Just days before San Francisco’s annual Pride Celebration, the city’s supervisors on Tuesday unanimously approved an ordinance to recognize the Castro District as a cultural district.
The neighborhood, famed for being welcome to all, will be known as the Castro LGBTQ Cultural District.
The cultural district designation will now allow for more funding and resources for the neighborhood, according to Supervisor Rafael Mandelman, who serves as the neighborhood’s supervisor and also authored the ordinance.
“The Castro has been recognized worldwide for half a century as a symbol of LGBTQ liberation and as an enclave for LGBTQ people to find safety, acceptance, and chosen family,” Mandelman said in a statement.
“The Castro LGBTQ Cultural District will be an important tool to ensure that the Castro remains a vibrant LGBTQ neighborhood well into the future,” he said.

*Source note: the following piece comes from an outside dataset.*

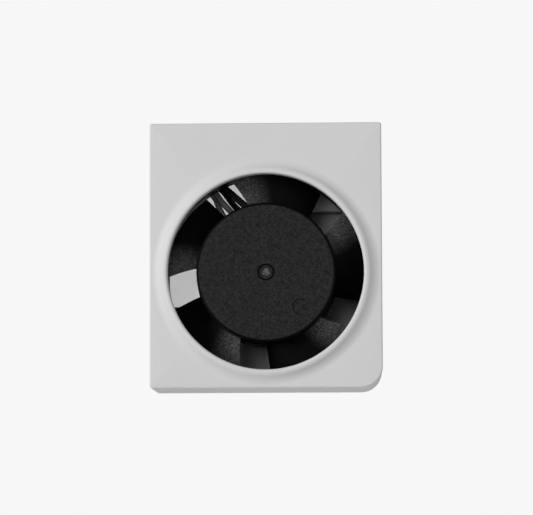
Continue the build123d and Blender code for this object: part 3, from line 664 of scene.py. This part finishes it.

The Castro LGBTQ Cultural District is now one of the city’s many cultural districts, including the Leather and LGBTQ Cultural District in South of Market and the Compton’s Transgender Cultural District in the Tenderloin.
“The Castro has renowned anchor businesses that are synonymous with San Francisco like the Castro Theatre, Cliff’s Variety and Twin Peaks Tavern. It is host to many community organizations including the Castro Country Club, the San Francisco AIDS Foundation’s Strut and the Sisters of Perpetual Indulgence. History has been made in the neighborhood at sites like Harvey Milk’s Camera Shop and the storefront where the AIDS Memorial Quilt was conceived,” Mandelman said.
With the new designation, the Castro District is now eligible for a portion of the $3 million in dedicated funding for cultural districts, which was created by voter-approved Proposition E, which shifted some hotel tax revenue toward arts and cultural purposes, in November 2018.